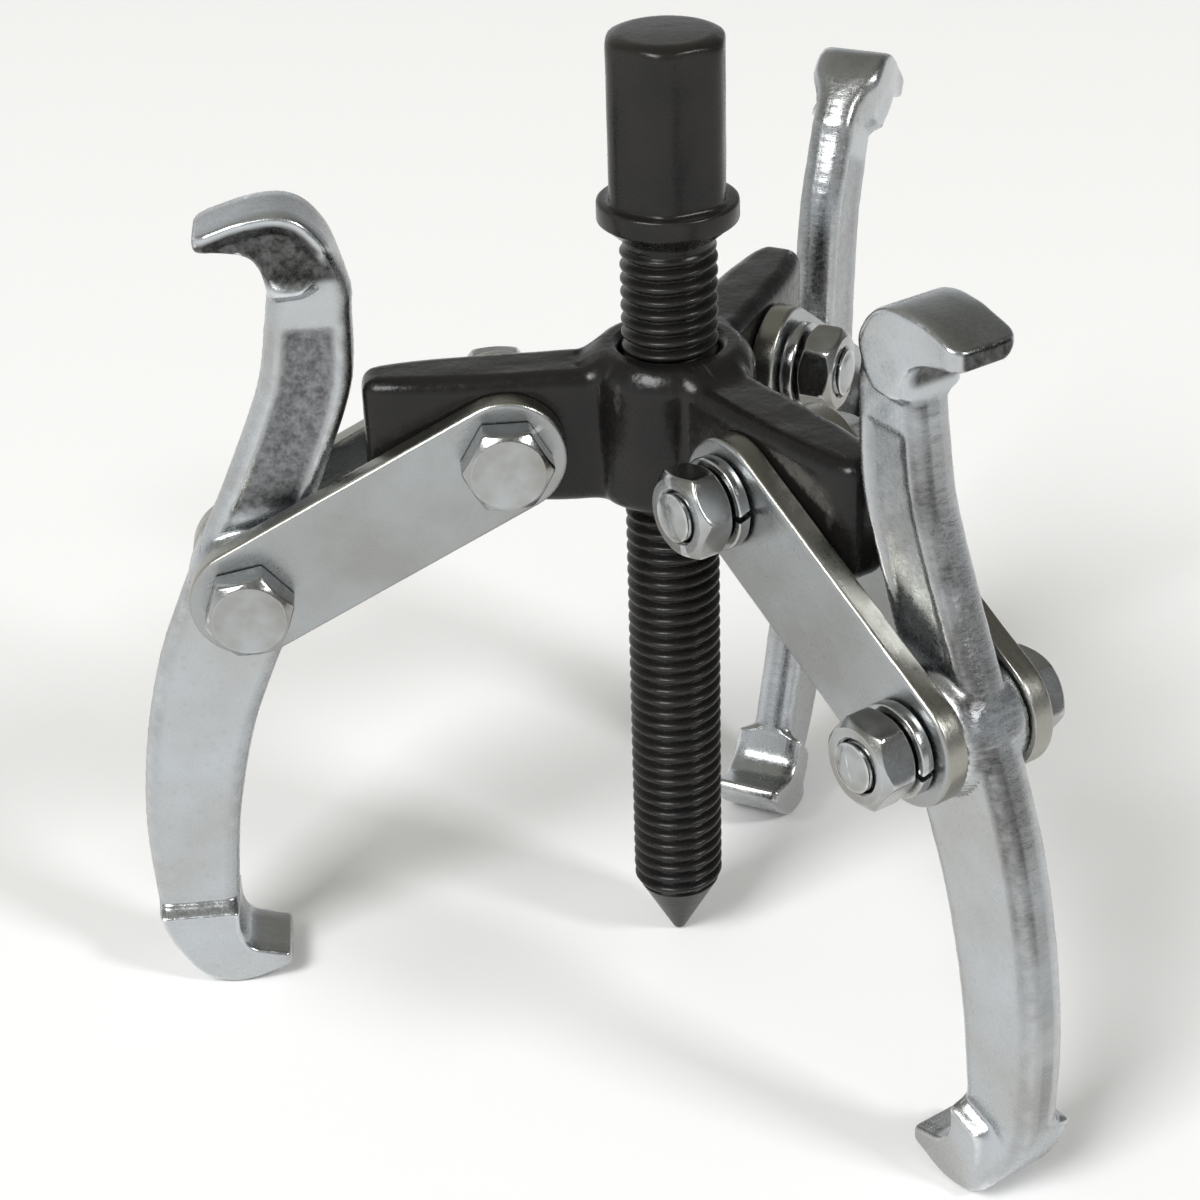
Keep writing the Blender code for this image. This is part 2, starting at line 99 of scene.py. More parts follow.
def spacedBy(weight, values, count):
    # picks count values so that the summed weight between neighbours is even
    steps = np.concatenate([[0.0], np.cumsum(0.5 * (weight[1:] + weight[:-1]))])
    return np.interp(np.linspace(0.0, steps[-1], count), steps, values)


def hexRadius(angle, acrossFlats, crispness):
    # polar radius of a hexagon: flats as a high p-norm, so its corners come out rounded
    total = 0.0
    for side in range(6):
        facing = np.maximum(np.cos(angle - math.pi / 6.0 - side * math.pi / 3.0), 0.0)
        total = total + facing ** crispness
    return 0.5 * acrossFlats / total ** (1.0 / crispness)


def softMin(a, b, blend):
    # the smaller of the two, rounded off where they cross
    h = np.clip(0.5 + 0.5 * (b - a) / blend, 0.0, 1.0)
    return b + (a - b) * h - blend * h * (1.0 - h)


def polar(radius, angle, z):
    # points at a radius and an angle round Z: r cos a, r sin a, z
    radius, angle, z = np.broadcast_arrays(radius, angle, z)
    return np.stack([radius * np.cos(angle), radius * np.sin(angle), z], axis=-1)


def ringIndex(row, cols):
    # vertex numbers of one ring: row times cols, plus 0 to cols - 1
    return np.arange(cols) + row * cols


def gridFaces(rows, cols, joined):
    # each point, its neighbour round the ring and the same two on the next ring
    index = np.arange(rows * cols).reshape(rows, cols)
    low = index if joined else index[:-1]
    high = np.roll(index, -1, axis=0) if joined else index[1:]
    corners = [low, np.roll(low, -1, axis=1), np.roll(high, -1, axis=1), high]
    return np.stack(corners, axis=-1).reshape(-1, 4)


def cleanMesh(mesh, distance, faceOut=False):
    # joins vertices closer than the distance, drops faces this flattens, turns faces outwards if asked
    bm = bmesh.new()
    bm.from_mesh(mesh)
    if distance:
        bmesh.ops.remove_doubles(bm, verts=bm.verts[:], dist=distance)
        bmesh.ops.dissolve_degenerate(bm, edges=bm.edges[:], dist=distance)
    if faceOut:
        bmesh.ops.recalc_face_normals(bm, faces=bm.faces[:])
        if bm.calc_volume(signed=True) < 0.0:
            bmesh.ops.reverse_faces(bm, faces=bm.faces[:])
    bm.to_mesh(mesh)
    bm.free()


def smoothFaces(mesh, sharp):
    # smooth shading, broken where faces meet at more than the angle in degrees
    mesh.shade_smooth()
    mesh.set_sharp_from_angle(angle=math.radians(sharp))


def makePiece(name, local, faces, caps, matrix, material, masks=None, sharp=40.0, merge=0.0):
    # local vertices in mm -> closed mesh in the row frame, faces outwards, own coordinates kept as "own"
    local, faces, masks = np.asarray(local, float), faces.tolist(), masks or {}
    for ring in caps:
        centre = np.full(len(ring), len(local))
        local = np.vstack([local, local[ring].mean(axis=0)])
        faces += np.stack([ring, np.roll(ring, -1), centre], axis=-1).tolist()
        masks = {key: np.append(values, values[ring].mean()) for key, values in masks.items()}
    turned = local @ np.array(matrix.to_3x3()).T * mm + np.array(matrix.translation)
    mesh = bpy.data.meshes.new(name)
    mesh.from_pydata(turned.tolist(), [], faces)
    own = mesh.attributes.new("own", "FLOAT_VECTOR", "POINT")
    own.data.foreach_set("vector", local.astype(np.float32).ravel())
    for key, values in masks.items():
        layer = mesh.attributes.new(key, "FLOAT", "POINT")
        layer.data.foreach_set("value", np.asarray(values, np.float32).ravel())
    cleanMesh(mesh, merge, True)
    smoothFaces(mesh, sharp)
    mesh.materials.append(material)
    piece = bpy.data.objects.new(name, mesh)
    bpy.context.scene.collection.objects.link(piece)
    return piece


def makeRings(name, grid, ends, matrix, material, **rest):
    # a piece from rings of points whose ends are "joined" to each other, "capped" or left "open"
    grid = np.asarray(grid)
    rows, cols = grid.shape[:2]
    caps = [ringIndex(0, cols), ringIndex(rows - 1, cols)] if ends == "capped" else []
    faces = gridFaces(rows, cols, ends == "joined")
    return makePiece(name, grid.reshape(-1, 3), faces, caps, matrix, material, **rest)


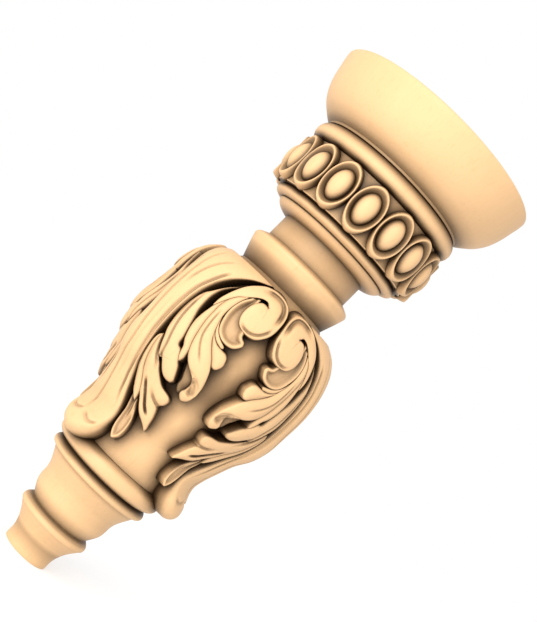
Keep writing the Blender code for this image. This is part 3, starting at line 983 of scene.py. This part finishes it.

▶ **Problem statement**
In the listing above, please print only the lines from the first one to the line where "return 0.5 *" appears, exactly as written, both of those lines included.

▶ **Task result**
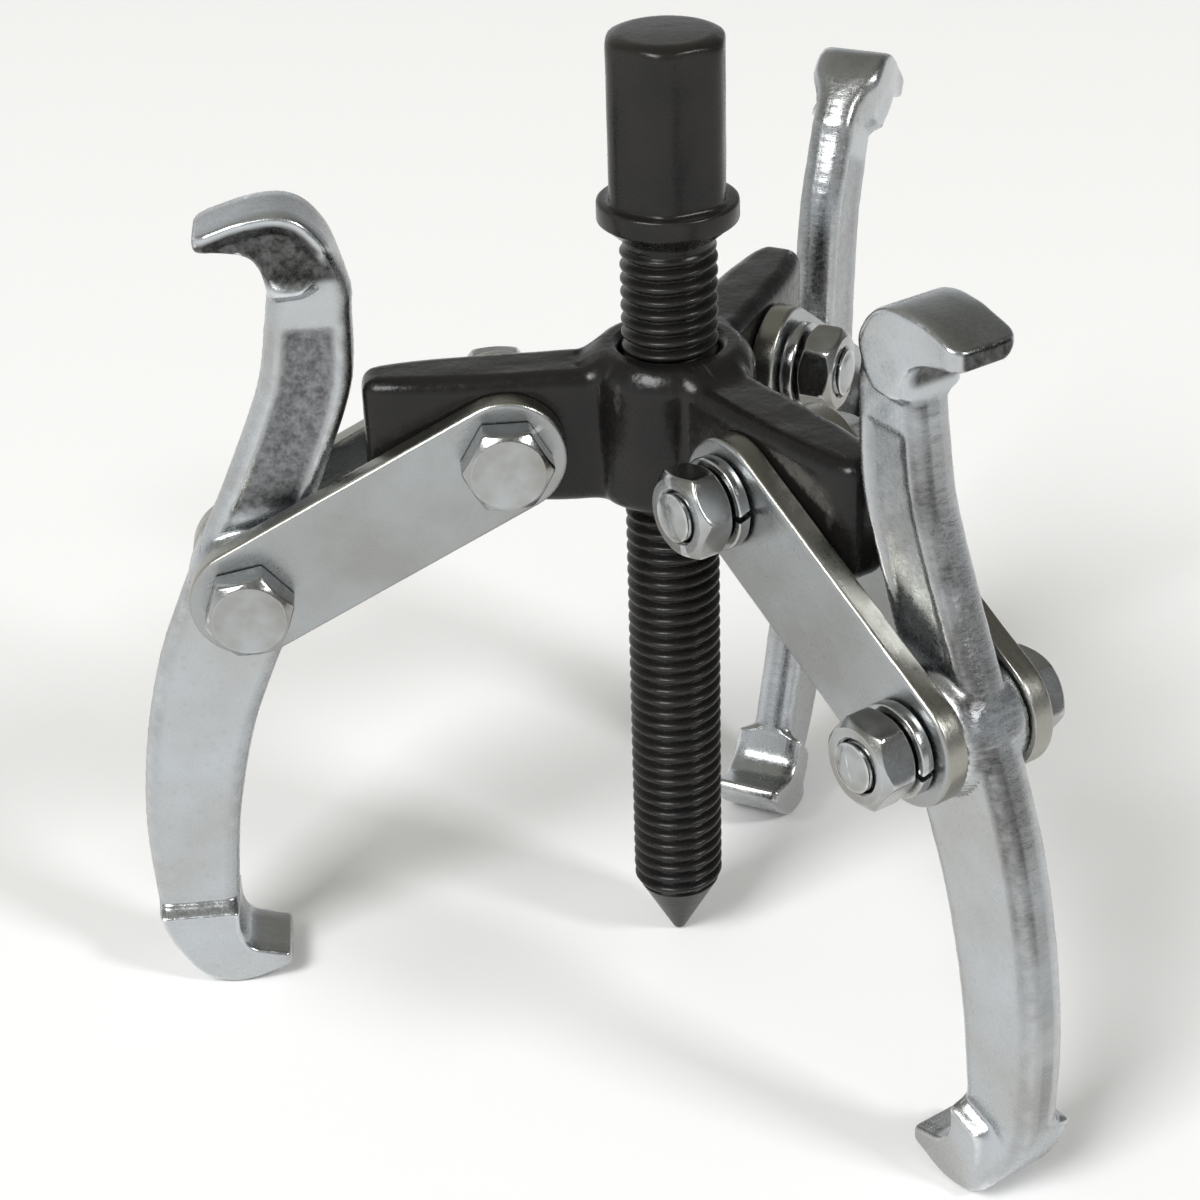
Keep writing the Blender code for this image. This is part 2, starting at line 99 of scene.py. More parts follow.
def spacedBy(weight, values, count):
    # picks count values so that the summed weight between neighbours is even
    steps = np.concatenate([[0.0], np.cumsum(0.5 * (weight[1:] + weight[:-1]))])
    return np.interp(np.linspace(0.0, steps[-1], count), steps, values)


def hexRadius(angle, acrossFlats, crispness):
    # polar radius of a hexagon: flats as a high p-norm, so its corners come out rounded
    total = 0.0
    for side in range(6):
        facing = np.maximum(np.cos(angle - math.pi / 6.0 - side * math.pi / 3.0), 0.0)
        total = total + facing ** crispness
    return 0.5 * acrossFlats / total ** (1.0 / crispness)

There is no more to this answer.